Today we're talking about how agentic coding is changing that and how software development
teams are using it to tackle one of their biggest challenges, modernization. Now,
let's take a step back for a second. Agentic coding means AI systems that can autonomously navigate
and understand code bases, propose changes, and execute tasks with minimal human intervention.
and modernization. That means taking an existing application and evolving it to meet new system
requirements and use cases without breaking what's already working. We'll be following an example
today of how dev teams are using agentic coding, why legacy code like Java can be tricky to change,
and then how this impacts the dev process overall. Let me set the scene to make this real.
We're going to put ourselves in the shoes of a financial services company that's running
a large Java application. This thing handles customer accounts, loan processing, payments,
and reporting pipelines all in one place. A requirement is introduced to add real time AI
powered risk scoring so customers can get instant loan decisions. Sounds great, right? But to get
there, the team needs to modernize. As mentioned earlier without breaking anything that's already
working. And that's where it gets interesting for our team. The challenge with modernization
isn't actually the old legacy code itself. It's lost understanding. Think of it like an iceberg.
The code that you can see is just the tip. Below the surface is everything that's disappeared over
time. Why the loan approval process run checks in a specific order. Why a scheduled reporting
job runs at 2 am. Why define timing constraints or why changing one line in a payment flow once
froze customer accounts for 4 hours. Our team may have not written this down. The people that built
it could have moved on and that knowledge is now buried under years of patches and updates.
So let's talk about three things that make this especially difficult for our team as they try to
add in the new risk scoring tool. First is tangle dependencies. Different parts of the application
have become deeply connected over time in ways the team never fully mapped. Change the way an
interest rate is calculated and suddenly the compliance reporting system starts flagging
the wrong accounts. Why? Because two were quietly sharing a database table that no one on the team
knew about. Second is framework gaps. The system runs on Java 8, which handles threading and memory
management very differently from modern versions. Something as routine as upgrading to Java 17, can
surface dozens of hidden compatibility issues and libraries that the team hasn't touched in years.
Third is undocumented external connections. This system connects to external credit bureaus,
payment networks, and regulatory reporting systems that each have their own strict data
format requirements. Change how a single field is formatted internally, and a nightly compliance
report could start rejecting submissions without anyone on the team immediately understanding why.
This all of this right here can contribute to that 60 to 70% of developer time disappearing and it's
why our team hasn't been able to move forward on the real-time risk scoring that the business
is asking for. Every time they get close, the complexity of what might break pulls them back.
And these are exactly the kinds of problems an AI development partner is designed to solve.

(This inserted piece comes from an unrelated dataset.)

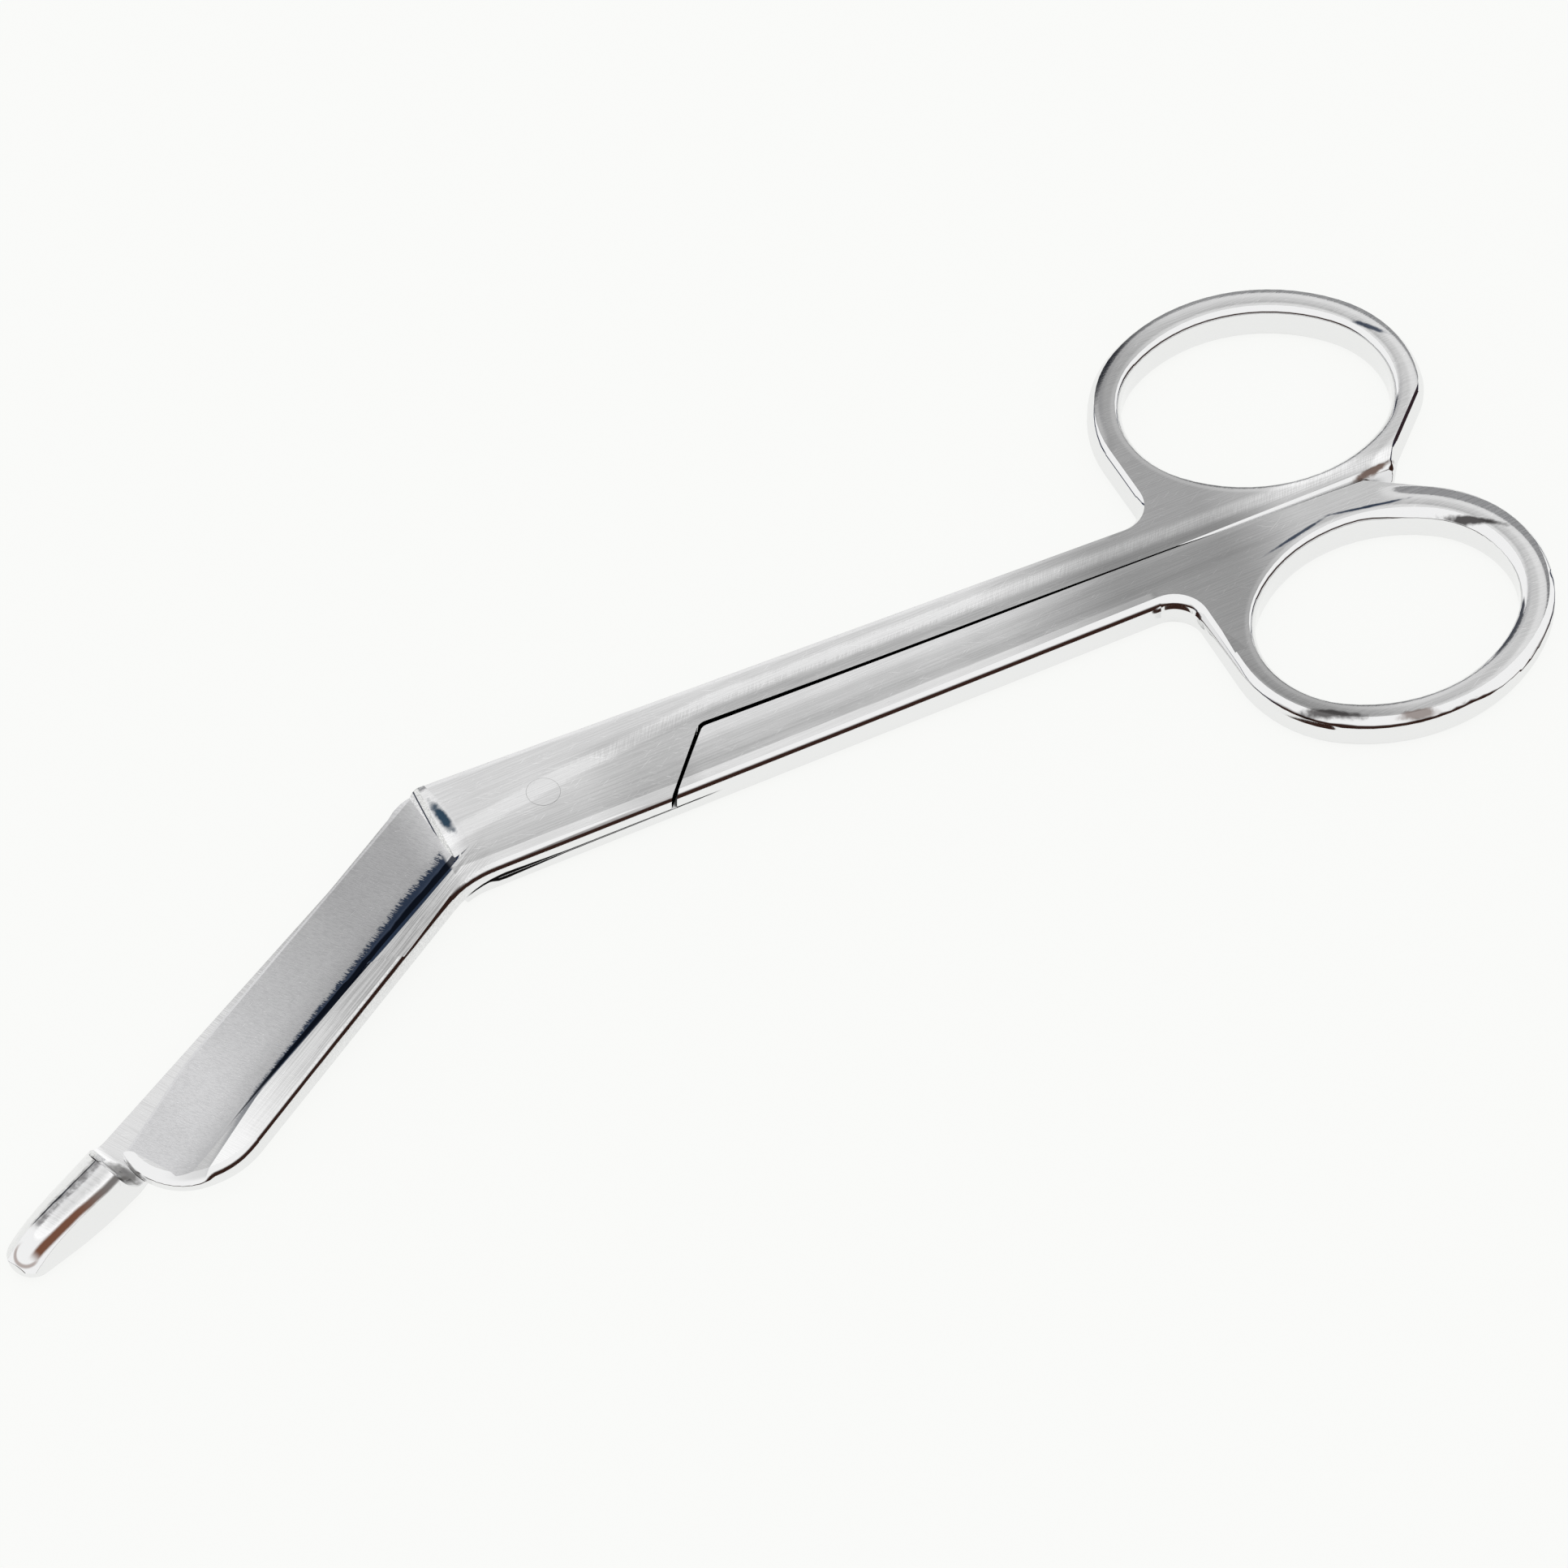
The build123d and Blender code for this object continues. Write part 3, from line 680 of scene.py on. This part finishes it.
def bump(tree, height, depth, normal):
    node = new_node(tree, "ShaderNodeBump",
                    {"Strength": 1.0, "Distance": depth * micron, "Height": height, "Normal": normal})
    return node.outputs[0]


def steel(name, half):
    """Ground and polished stainless steel: satin faces with fine lines, polished sides and coves, with painted
    reflections, highlights and shade in the colour.
    """
    material = bpy.data.materials.new(name)
    material.use_nodes = True
    tree = material.node_tree
    shader = tree.nodes["Principled BSDF"]
    shader.inputs["Metallic"].default_value = 1.0
    surface = Surface(tree, half)
    flat, brush, scratches = surface.flat, surface.brush, surface.scratches

    level = satin_level(surface, half)
    satin = new_node(tree, "ShaderNodeCombineXYZ", {0: level, 1: level, 2: level}).outputs[0]
    tone = blend(tree, flat, polish_tone, satin)
    if half == "blunt":
        tone = cove_tone(surface, tone)
    if half == "probe":
        tone = probe_tone(surface, tone)
    tone = painted_spot_tone(surface, tone, half)
    tone = crevice_shade(surface, tone)
    feed(tree, tone, shader.inputs["Base Color"])

    satin_part = brush * brush_roughness - scratches * scratch_gloss + (satin_roughness - polish_roughness)
    feed(tree, flat * satin_part + polish_roughness, shader.inputs["Roughness"])

    # slow waves on the hand-polished sides, lines and scratches on the faces
    waves = bump(tree, surface.noise("waves"), wave_depth, rounded_normal(surface, half))
    lines = bump(tree, (brush + scratches) * flat, scratch_depth, waves)
    feed(tree, lines, shader.inputs["Normal"])
    return material


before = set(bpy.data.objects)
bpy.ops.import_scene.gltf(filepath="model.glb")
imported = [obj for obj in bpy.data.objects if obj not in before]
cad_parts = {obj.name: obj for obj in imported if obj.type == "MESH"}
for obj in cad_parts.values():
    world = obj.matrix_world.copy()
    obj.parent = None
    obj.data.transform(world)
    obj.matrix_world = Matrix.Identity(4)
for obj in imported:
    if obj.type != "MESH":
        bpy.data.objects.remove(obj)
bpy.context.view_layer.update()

bpy.context.scene.view_settings.view_transform = "Standard"
build_world()
build_floor()
build_camera()

for node_name, half in (("blunt_half", "blunt"), ("probe_half", "probe"), ("pivot_screw", "screw")):
    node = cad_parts[node_name]
    node.data.materials[0] = steel(node_name + "_steel", half)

Rather than leaving our devs to untangle all of that complexity manually, an AI development
partner steps in to do the investigative work alongside of them. Think of it as acting like
a building inspector who can x-ray the entire system, trace every wire, and map every pipe
before anyone picks up a hammer. And importantly, this doesn't happen as a one-time pass, but rather
as part of an iterative modernization cycle. We need to understand what exists, make a safe
change, validate it, and then expand from there. Modernization will look a little different for
every team, but here's what the cycle is like for our financial services team as they work to pull
the loan decisioning logic into its own system. Step one is to analyze the codebase. Our AI
development partner analyzes the application and builds a working model of how everything connects.

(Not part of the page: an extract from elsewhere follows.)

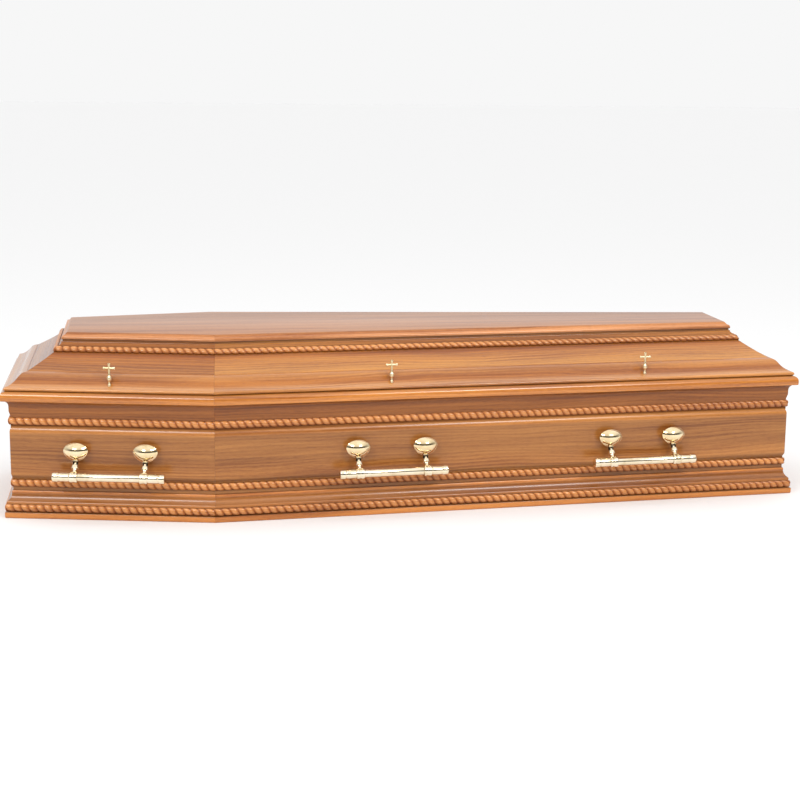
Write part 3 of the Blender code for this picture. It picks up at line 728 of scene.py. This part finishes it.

Call paths, data flows, and hidden dependencies. And almost immediately, it surfaces something
that the team didn't know. Every loan application actually triggers a very specific sequence; credit
checks, watch list reviews, compliance validations in a strict order that was never written down
anywhere. Without that discovery, the team would have separated the wrong logic. Loan decisions
would start coming back incorrect, and that's the kind of issue that shows up in a compliance report
very quickly. That risk just got removed before any code was changed. Step two is identify safe
boundaries for change. With that model in place, our AI development partner proposes where it's
safe to separate the loan decisioning logic and not just what to extract, but what depends on it,
what it depends on, and how the new service should communicate with the rest of the system.
It flags edge condition, shared data, hidden coupling. So the team isn't guessing where
to draw the line. They're instead validating a boundary that's already been mapped. Step three
is to generate test coverage. Before anything is changed, the AI development partner generates
a broad set of tests based on what it found. Not just happy paths, but edge cases, including credit
check timeouts, partial application failures, and customers getting flagged mid-process. It builds
coverage around real behavior, not just what the team assumed the system was doing. Is it possible
in every scenario? No. But it's far more coverage than the team would realistically have to create
from scratch, especially under time pressure. Step four is that our devs review and approve. This
is where the developers step back in. They review the proposed boundaries, validate assumptions, and
check the generated tests and then approve each step before anything moves forward. What they're
not doing is spending weeks digging through legacy code trying to figure out what talks to
what. They're coming in with their judgment. Step five is to run old and new side by side. Once the
new loan decisioning service is introduced, it doesn't immediately replace the old one.
It's actually going to run next to it. The same input, two outputs. If there's any difference,
the AI development partner flags it instantly. full context, what changed and where it diverged,
so the team can fix issues early before a customer sees it and before it hits a regulatory report.
Now, letting AI work on a system that processes real loan applications, one that feeds compliance
reports, and one that regulators expect to be right every time, that's not something a
team should ever take lightly. This only works if control, validation, and traceability are
built in from the start. For any team, this shows up in three very specific ways. First
being human approval. Any changes, especially those affecting reporting pipelines, have to be
reviewed and approved before it goes anywhere and by a developer. Secondly is full change history.
Everything's in Git, easy to review, easy to roll back. And lastly is no autonomous deployment.
Devs are always in the loop before anything goes live. These safeguards make the whole
approach trustworthy enough for a team to use on a system that real customers and regulators depend
on every single day. Instead of a bunch of time navigating old code, our dev team delivered that
real-time risk scoring feature on schedule. The time previously lost to legacy code archaeology
went straight to the development work needed. So, how is your team handling modernization right now?